Focus on Disclosures
Securities regulation in the U.S. is primarily a regime of disclosure. A company can get away with a lot of what we might consider to be “bad conduct” if they are willing to tell the markets and investors that they are doing it. Most ESG enforcement actions coming down the pike are likely going to be disclosure cases. For example, if a company tells the market that it will achieve a certain reduction in greenhouse gases or that its board is going to meet XY criteria for diversity, and those statements prove false or misleading, those companies will face enforcement scrutiny. In the private litigation context, there may be available defenses based on arguments that statements were forward-looking, but the SEC has more tools than shareholders do and can bring claims based on negligence and, under Section 13(a), against issuers under essentially a strict liability standard. It is not just disclosures: Public companies in particular need to think about various types of internal controls, including disclosure controls and procedures, which focus on processes through which information flows up to officers and the board, allowing for an evaluating of whether there is a disclosure obligation. The SEC is going to look at cases where ESG-related information didn’t percolate up the chain to allow such an evaluation to occur. The same is true with internal accounting controls. It may sound like “internal accounting” would only cover controls related to accounting, but the current commission construes it much more broadly. If there are improper procedures related to ESG that can impact financial reporting, the SEC may determine that a company has deficient accounting controls.

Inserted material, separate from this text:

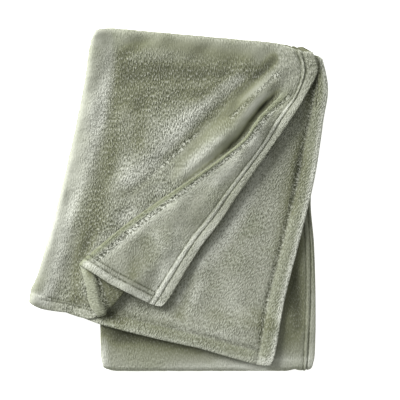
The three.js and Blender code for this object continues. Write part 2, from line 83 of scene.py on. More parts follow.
# The pleat that turns the front's corner back: its bends in the flat cloth, its crest and its hem.
pleat = {"topS": 538, "topV": 732, "lowBendS": 189, "highBendS": 345, "leastRadius": 2.6,
         "openRadius": 8, "closedRadius": 4.1, "openTo": 180, "closedFrom": 430,
         "hemRadius": 5.5, "hemSpan": 70, "fallSpan": 66, "topLift": 15, "endLift": 8, "liftSpan": 600}
ridgeRows = np.array([(0, -268, -172), (173, -129, -59), (417, 71, 79), (510, 145, 135), (560, 177, 163),
                      (590, 190, 182), (618, 203, 203), (643, 218, 222), (672, 238, 242), (700, 258, 263),
                      (732, 287, 297)], dtype=float)
flapHemRows = np.array([(0, -45, -300), (208, 61, -126), (300, 114, -57), (383, 157, 9), (552, 248, 138),
                        (648, 299, 212), (722, 337, 272), (785, 372, 343), (850, 358, 396)], dtype=float)

# Rounded places: s, v, reach in s, reach in v, share (1 upper layer, 0 lower, -1 both), dx, dy.
nudges = [
    (0, 772, 66, 66, -1, 10, -11),  # the side fold's top corner
    (0, 1686, 60, 60, -1, 9, 9), (660, 1686, 56, 56, -1, -9, 9), (600, 1686, 30, 30, -1, 0, 6),  # bottom fold
    (0, 0, 44, 44, -1, 5, 8), (0, 45, 50, 60, -1, -6, 0),  # the side fold's low corner
    (195, 0, 110, 110, 1, 0, 12), (240, 0, 58, 70, 1, -14, 2), (195, 0, 44, 46, 1, -1, 13),  # the tube's end
    (345, 0, 44, 48, 1, 1, -4), (450, 0, 300, 200, 1, -4.5, -8.5),  # the flap's short hem
    (460, 0, 200, 120, 0, 0, 5), (100, 0, 90, 110, 1, 0, 8), (90, 0, 150, 130, 0, 0, 14),  # short hem
    (592, 850, 90, 60, 1, 0, -9), (660, 850, 60, 70, 0, -2, 0),  # the long hems at the top fold
]

# Soft ridges and troughs, each a line of places: x, y, height, width.
upperRelief = [
    [(-160, 425, -1, 30), (-176, 300, -6, 32), (-186, 220, -6, 32), (-222, 0, -6, 32),
     (-262, -110, -6, 30), (-306, -240, -5, 30)],  # trough beside the lengthwise fold
    # trough under the top fold
    [(-150, 395, -2, 26), (-135, 350, -6, 34), (0, 352, -5, 34), (150, 345, -4, 30)],
    [(-112, 410, -2, 9), (-60, 432, -2, 9)],  # crease in the top fold
    [(172, 338, 3, 26), (57, 240, 6, 34), (-50, 168, 7, 36), (-120, 75, 6, 38)],  # low ridge
    # valley between the ridges
    [(250, 352, -2, 18), (199, 328, -4, 20), (103, 240, -5, 20), (-36, 106, -4, 24)],
    [(298, 357, 4, 22), (234, 304, 12, 26), (186, 247, 22, 31), (152, 195, 22, 31),
     (85, 135, 15, 29), (43, 98, 10, 26), (-1, 58, 6, 22), (-36, 31, 3, 22)],  # high ridge beside the flap
    [(4, -8, 4, 26), (-57, -88, 4, 26)],  # ridge along the flap
    [(-60, -150, -2, 24), (-112, -120, -4, 26), (-120, -190, -3, 26)],  # valley at the flap's low end
]
lowerRelief = [
    [(60, -110, -2, 22), (15, -260, -3, 22), (-2, -320, -2, 22)],  # left valley
    [(75, -150, 2, 26), (58, -180, 5, 26), (30, -300, 5, 26)],  # left ridge
    [(190, -60, 2, 40), (150, -250, 3, 40)],  # far ridge
]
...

On March 21, the agency voted 3-1 to propose rules mandating the inclusion of climate-related disclosures in annual reports and registration statements, as well as certain climate-related financial metrics in audited financial statements.

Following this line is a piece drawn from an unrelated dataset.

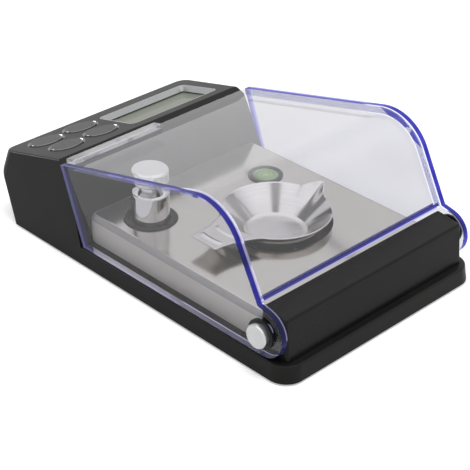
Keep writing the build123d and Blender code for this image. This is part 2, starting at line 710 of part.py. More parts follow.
def button(x, row):
    """An oval cap with a soft edge, a flange under the shell and a stem over its switch."""
    flange_top = -BODY_WALL - BUTTON_FLANGE_GAP
    flange_low = flange_top - BUTTON_FLANGE_THICK
    plunger_top = -BOARD_DEPTH + SWITCH_HEIGHT + PLUNGER_HEIGHT
    cap = top_oval(x, row, flange_low, BUTTON_PROUD, 0)
    crown = cap.faces().sort_by(lambda f: -f.normal_at().dot(TOP_PLANE.z_dir))[0]
    cap = fillet(crown.edges(), BUTTON_EDGE)
    cap = cap + top_oval(x, row, flange_low, flange_top, BUTTON_FLANGE)
    return cap + top_rod(x, row, plunger_top + BUTTON_TRAVEL + PLUNGER_GAP, flange_low, BUTTON_STEM_RADIUS)


def deck_shell(inset):
    """The steel deck cover's rounded box, or its inside."""
    width = 2 * (DECK_SIDE_X - inset)
    length = DECK_REAR_Y - DECK_FRONT_Y - 2 * inset
    middle = (DECK_REAR_Y + DECK_FRONT_Y) / 2
    top = DECK_TOP - inset
    shape = extrude(RectangleRounded(width, length, DECK_CORNER - inset), top - RIM_TOP)
    shape = fillet(shape.faces().sort_by(Axis.Z)[-1].edges(), DECK_BEND - inset)
    return Pos(0, middle, RIM_TOP) * shape


def steel_deck():
    deck = deck_shell(0) - deck_shell(STEEL) - ribbon_slot()
    deck = deck - rod(PAN_X, PAN_Y, BEAM_TOP, DECK_TOP + STEEL, OPENING_RADIUS)
    deck = deck - rod(WEIGHT_X, WEIGHT_Y, BEAM_TOP, DECK_TOP + STEEL, CUP_BODY_RADIUS)
    return deck - rod(LEVEL_X, LEVEL_Y, BEAM_TOP, DECK_TOP + STEEL, LEVEL_RADIUS)


def turned(x, y, *points):
    """A solid turned about an upright axis from the points of its half section."""
    return Pos(x, y, 0) * revolve(Plane.XZ * polygon(*points), Axis.Z)


def dish_well():
    """The black ring under the steel deck that closes the gap round the dish."""
    low = DECK_UNDER - WELL_DEPTH
    floor = low + WELL_FLOOR
    outer = OPENING_RADIUS + WELL_WALL
    return turned(
        PAN_X, PAN_Y, (WELL_HOLE_RADIUS, low), (outer, low), (outer, DECK_UNDER),
        (OPENING_RADIUS, DECK_UNDER), (OPENING_RADIUS, floor), (WELL_HOLE_RADIUS, floor),
    )


def weighing_dish():
    """A shallow steel dish with a flared wall."""
    low = DISH_FLOOR_Z - STEEL
    return turned(
        PAN_X, PAN_Y, (0, low), (DISH_FLOOR_RADIUS + STEEL / 2, low),
        (DISH_RADIUS, DISH_RIM_Z - STEEL), (DISH_RADIUS, DISH_RIM_Z), (DISH_RADIUS - STEEL, DISH_RIM_Z),
        (DISH_FLOOR_RADIUS, DISH_FLOOR_Z), (0, DISH_FLOOR_Z),
    )


def dish_carrier():
    """The boss that carries the dish on the beam's free end."""
    carrier = rod(PAN_X, PAN_Y, BEAM_TOP, DISH_FLOOR_Z - STEEL, CARRIER_RADIUS)
    for screw in carrier_screws():
        carrier = carrier - screw
    return carrier


def load_cell():
    """A bending beam with a double bore that lets it flex."""
    middle = (BEAM_Y0 + BEAM_Y1) / 2
    z = BEAM_Z + BEAM_HEIGHT / 2
    half = BEAM_BORE_PITCH / 2
    beam = Pos(PAN_X, middle, z) * Box(BEAM_WIDTH, BEAM_LENGTH, BEAM_HEIGHT)
    beam = beam - Pos(PAN_X, middle, z) * Box(BEAM_WIDTH, BEAM_BORE_PITCH, BEAM_SLOT)
    for y in (middle - half, middle + half):
        beam = beam - Pos(PAN_X, y, z) * Rot(0, 90, 0) * Cylinder(BEAM_BORE_RADIUS, BEAM_WIDTH)
    for screw in beam_screws() + carrier_screws():
        beam = beam - screw
    return beam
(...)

Starting Early and Keeping It Real
In any discussion of risk mitigation, it is worth reiterating just how much of a priority ESG is for the agency. In March, SEC Chair Genzler tweeted, “If it’s easy to tell if milk is fat-free by just looking at the nutrition label, it might be time to make it easier to tell if ‘green’ or sustainable funds are really what they say they are.” To mitigate against the risk of an enforcement action, companies should consider the following:

  • While the regulations are coming, the SEC is not going to wait for those regulations to start bringing cases. The SEC’s policy making and regulatory divisions are focused on ESG, which will lead to enforcement referrals in the very near future. In terms of specific risk mitigation measures, obviously you want to carefully review disclosures for accuracy and completeness. We suspect that many ESG disclosure violations are going to be more in the vein of material omissions, so companies should focus on whether to add additional information so that representations are not misleading.
  • Avoid aspirational ESG disclosures. When considering misleading disclosures, it is important to focus on “aspirational disclosures” because those types of disclosures contain the implicit representation that they are realistic at the time when made. If you say that you plan to cut greenhouse gases emissions by 50% (even if you really believe that and the plan is sincere), you can get into trouble if there are reasons why that might not have been realistic and you do not disclose them to the market.
  • Show your work. It is important to contemporaneously document the basis for disclosures, particularly for the “E” part of ESG or any time that you provide a specific metric to the market on ESG issues. If enforcement staff later questions those presentations, you have got a whole file that you can point to that supports why your disclosure was reasonable.
  • Materiality defenses may be difficult to mount. There is plenty of research indicating that shareholders really do care about ESG issues—a 2021 PWC study indicated that ESG was actually the top issue for shareholders. That is another strong plug for the accuracy and completeness of disclosures, because it increases the risk that misrepresentations and omissions are likely to be material.
  • Don’t count on proposals being excluded. SEC rule 14-8(a) allows shareholders to submit proposals to be included in an issuer’s proxy materials. Last year saw many ESG-related proposals, particularly in the area of civil rights audits. While those initial initiatives generally did not pass, the momentum is growing. (Apple shareholders recently approved two ESG-related measures.) Companies have attempted to exclude them under various “no action” letters under rule 14-8(a), which the SEC has rejected providing a strong signal that the agency does not intend to allow companies to exclude these types of proposals from their proxy statements.

Ultimately, the key to withstanding SEC scrutiny related to ESG matters is much the same with any regulatory scrutiny: Be proactive in your strategy. Be precise in your disclosures. And when choosing between aspirational and realistic, choose the latter.